Als 2019 bekannt wurde, dass der russische Filmemacher Ilja Chrschanowski (Ilya Khrzhanovsky), Schöpfer des skandalumwitterten Mega-Filmprojekts “DAU” die künstlerische Leitung des BYHMC übernehmen würde, waren Protestrufe aus Zivilgesellschaft, Wissenschaft und Medien zu vernehmen; als im April 2020 ein “unfertiger” Konzeptentwurf durch ein Leak in die ukrainische – und von dort in die internationale – Presse gelangte, wurde lautstark Chrschanowskis Rücktritt gefordert. Wie schon bei DAU wird einerseits die interne Arbeitsweise des Künstler-Kurators kritisiert, andererseits sein von vielen als totalitär bezeichneter Umgang mit Geschichte und Kunst. „Unser Ziel ist, (die Erinnerung an die Tragödie) von etwas Abstraktem in etwas Lebendiges zu verwandeln, in etwas mit emotionaler Wirkung, in etwas, das Empathie auslösen kann“ – beschreibt Chrschanowski das kreative Konzept auf der Webseite. Die meisten Projekte unter seiner Aufsicht bedienen sich immersiver Strategien, um Holocaust-Geschichte zu vermitteln, etwa das „Interaktive Tagebuch“, ein dokumentarisch-künstlerisches Projekt, basierend auf realen Lebensgeschichten. Das Frage-Antwort-„Spiel“ macht von Archivfotos Gebrauch, um die Realität der Opfer des Genozids abzubilden, und verspricht, in die Leben der Protagonisten „eintauchen“ und das historisch-psychologische Verständnis vertiefen zu können.

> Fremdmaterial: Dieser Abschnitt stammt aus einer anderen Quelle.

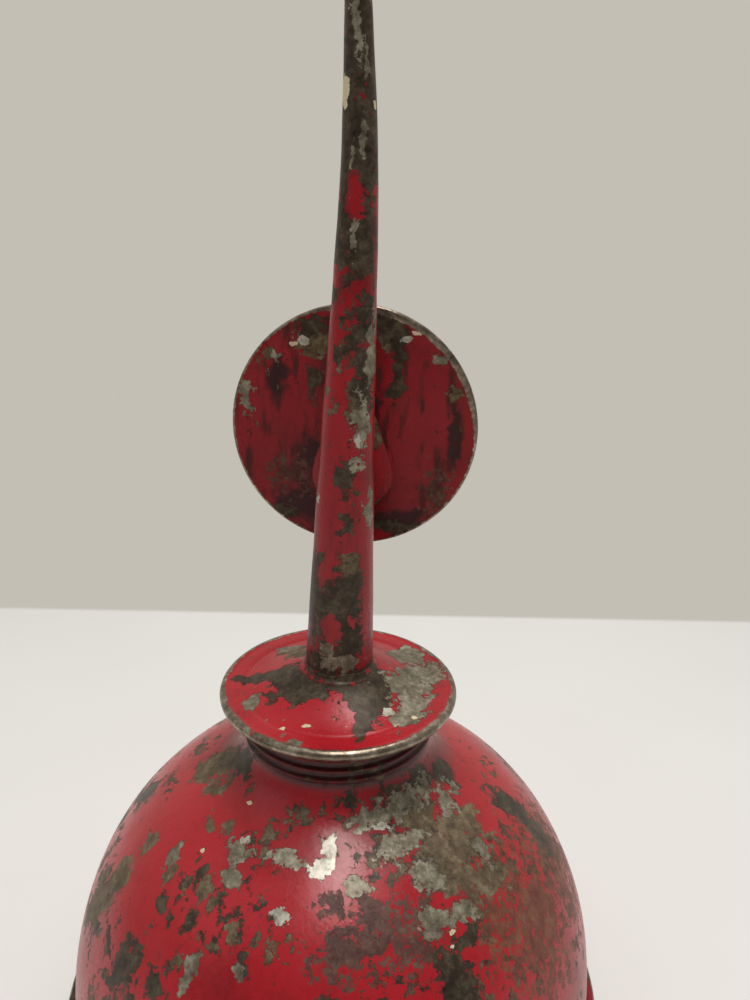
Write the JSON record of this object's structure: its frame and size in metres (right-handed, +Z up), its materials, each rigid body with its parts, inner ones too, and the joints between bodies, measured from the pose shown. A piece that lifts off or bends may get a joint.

Kritik zu diesen Formen immersiver Geschichtsvermittlung kommt etwa von Kateryna Chujeva, Präsidentin des International Council of Museums (ICOM) Ukraine, einer NGO, die sich für einen ethischen Museumskodex einsetzt. Chujeva warnt vor Strategien der „Re-Traumatisierung“, der sich das BYHMC bediene: „Wenn der Mensch, um sich über die Bedeutung, Wichtigkeit, Komplexität und Tragik von Geschichtsprozessen bewusst zu werden, psychologisch oder physisch in sie eintauchen muss – dann ist das Re-Traumatisierung.“ In einer ethischen Museumspraxis dürfe so etwas nicht zugelassen werden.

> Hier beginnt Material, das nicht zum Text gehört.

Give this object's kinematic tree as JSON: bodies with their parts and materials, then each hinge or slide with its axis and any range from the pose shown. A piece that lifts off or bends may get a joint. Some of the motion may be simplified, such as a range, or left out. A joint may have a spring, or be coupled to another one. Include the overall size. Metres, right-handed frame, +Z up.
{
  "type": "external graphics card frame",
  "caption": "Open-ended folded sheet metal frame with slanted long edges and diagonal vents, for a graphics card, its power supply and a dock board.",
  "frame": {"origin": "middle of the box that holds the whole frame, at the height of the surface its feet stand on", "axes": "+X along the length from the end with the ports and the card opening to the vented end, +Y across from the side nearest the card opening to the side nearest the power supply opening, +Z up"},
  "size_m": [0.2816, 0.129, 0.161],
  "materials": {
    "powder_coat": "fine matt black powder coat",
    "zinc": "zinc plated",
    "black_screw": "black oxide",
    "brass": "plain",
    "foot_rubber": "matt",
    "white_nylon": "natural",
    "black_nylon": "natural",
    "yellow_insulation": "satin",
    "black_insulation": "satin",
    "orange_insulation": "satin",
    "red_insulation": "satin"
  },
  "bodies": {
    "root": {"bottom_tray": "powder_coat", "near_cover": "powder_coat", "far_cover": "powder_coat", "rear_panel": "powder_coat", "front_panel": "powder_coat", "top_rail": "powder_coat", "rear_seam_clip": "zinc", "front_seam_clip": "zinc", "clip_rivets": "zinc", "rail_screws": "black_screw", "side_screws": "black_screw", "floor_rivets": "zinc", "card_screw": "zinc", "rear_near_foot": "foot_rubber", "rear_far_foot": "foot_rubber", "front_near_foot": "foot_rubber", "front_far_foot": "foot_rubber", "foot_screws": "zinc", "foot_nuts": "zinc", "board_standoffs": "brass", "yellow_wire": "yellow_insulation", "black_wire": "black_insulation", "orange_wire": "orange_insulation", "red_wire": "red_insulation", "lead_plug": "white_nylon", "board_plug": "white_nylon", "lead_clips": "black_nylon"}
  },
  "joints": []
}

„Es ist weder möglich noch wünschenswert, den Holocaust für historisch Interessierte real werden zu lassen; wir können uns nicht in das Holocaust-Universum als gelebte Erfahrung hineinversetzen“, schreibt Jessica Rapson in Topographies of Suffering (2015). Während „Begegnungen“ mit der Vergangenheit durch Erinnerungstexte (Literatur, Landschaften, Denkmäler, Massengräber) wichtig seien, sei jeder Anspruch auf totalisierende Objektivierung und Beherrschung der Vergangenheit unangemessen.
„How possibly could one intervene in such a place?“
Was in der Debatte um die Entstehung eines Museumskomplexes auf dem Gelände von Babyn Jar nicht übersehen werden darf: Auf dem Papier existieren staatliche Regelungen, die das Bauen auf der geschützten Denkmalzone verbieten; erlaubt sind lediglich mobile, vorübergehend errichtete Pavillons. Drei Mal wurde also bereits gegen die Bauverordnung verstoßen, ein seit Monaten, als ob im Bau befindliches Objekt soll zum „Holocaust-Disneyland“ des BYHMC hinzukommen.
Ein bewegungsloser Kran hängt über einer Baugrube, der Sichtschutz zeigt Modellierungen des zukünftigen Museums “Kurgan” nach einem Entwurf des Berliner Architekturbüros SUB. Hier soll die Geschichte der Massenerschießungen mithilfe von 3D-Technologie „reproduziert“ werden. Im Zentrum des Entwurfs steht das Erdreich als physische Erinnerungsschicht, die – zumindest in diesem Grundgedanken herrscht auf allen Seiten Einigkeit – höchst achtsam behandelt werden muss. „Die Erde zeichnet Geschichte nach, hat tiefgreifende Bedeutung“, sagt SUB-Architekt Andrea Faraguna bei der Projektpräsentation. „How possibly could one intervene in such a place?“, lautet eine zentrale Frage in der Diskussion um die Neugestaltung des historischen Babyn Jar-Geländes. Die vom BYHMC verfolgten räumlichen Eingriffe durch den entstehenden Museums-Begräbnishügel sowie die bereits eröffnete Synagoge wird von der Architektin Marina Otero Verzier als „confident but humble“ – selbstbewusst aber bescheiden – beschrieben. Die architektonische Intervention müsse respektvoll vonstatten gehen, aber die Stärke haben, jene zu repräsentieren, die an diesem Ort brutal zum Schweigen gebracht wurden.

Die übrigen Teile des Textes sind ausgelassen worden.